Indeed, the important distinction between the purpose of preserving evidence and the purpose of collecting evidence in SITA analysis was evident even before Chimel as the Supreme Court demonstrated a desire to constrain the scope of the SITA exception under the Fourth Amendment. Preston v. United States, 376 U.S. 364, 367-68, 84 S. Ct. 881, 883-84, 11 L. Ed. 2d 777, 780-81 (1964). While recognizing the general parameters of the SITA exception, the Court noted “these justifications are absent where a search is remote in time or place from the arrest.” Id. at 367, 84 S. Ct. at 883, 11 L. Ed. 2d at 780. When a vehicle search “was not undertaken until [defendant] … had been arrested and taken in custody,” there “was no danger that [he] could have used any weapons in the car or could have destroyed any evidence of a crime.” Id. at 368, 84 S. Ct. at 883, 11 L. Ed. 2d at 781. The search performed without a warrant was “simply not incident to the arrest.” Id. at 367, 84 S. Ct. at 883, 11 L. Ed. 2d at 780-81. We conclude the Court’s rationale in Preston further supports our determination that the Gant evidence-gathering rationale is divorced from the underlying SITA justifications and is repugnant to article I, section 8 of the Iowa Constitution.
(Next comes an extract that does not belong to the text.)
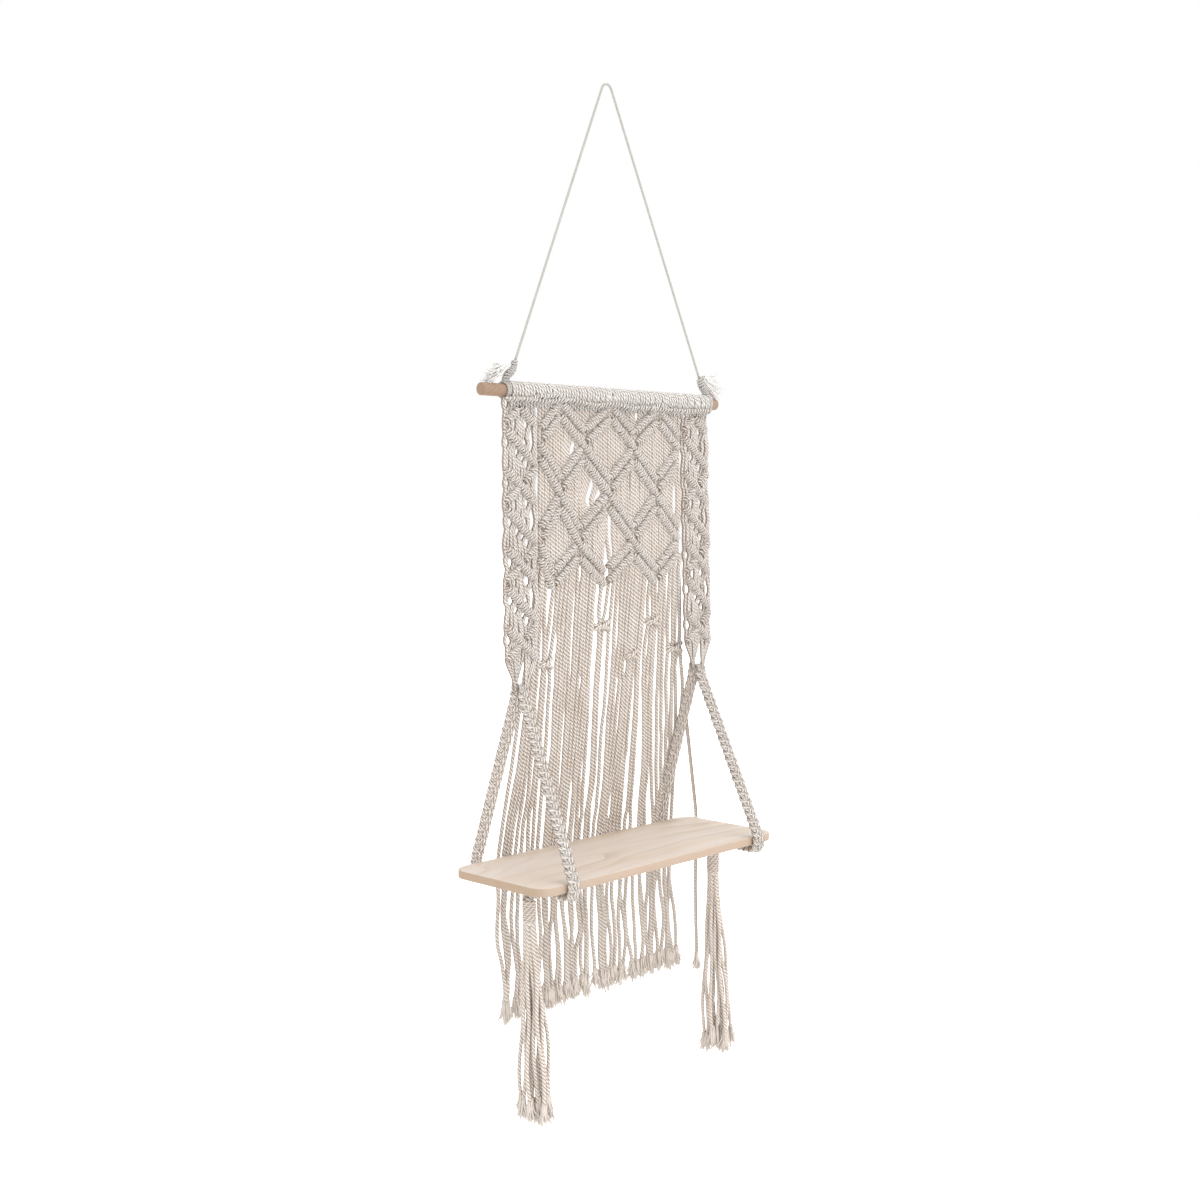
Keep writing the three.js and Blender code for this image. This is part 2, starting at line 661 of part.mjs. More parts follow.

Applying these principles to the facts of this case, we conclude the search of Gaskins’s locked safe was not a valid SITA under article I, section 8. …

. . .

V. Conclusion.

“The word ‘automobile’ is not a talisman in whose presence the [constitutional protection against warrantless searches and seizures] fades away and disappears.” Coolidge v. New Hampshire, 403 U.S. 443, 461, 91 S. Ct. 2022, 2035, 29 L. Ed. 2d 564, 580 (1971). That sentiment applies with equal force to article I, section 8 of the Iowa Constitution. Because Gaskins could not access anything inside the vehicle or the locked safe when the search occurred, the search of the safe was not a valid SITA. Accordingly, the State was required to obtain a warrant before searching the van and the safe. Because it did not do so, the district court should have granted Gaskins’s motion to suppress. We reverse Gaskins’s conviction and remand for proceedings consistent with this opinion.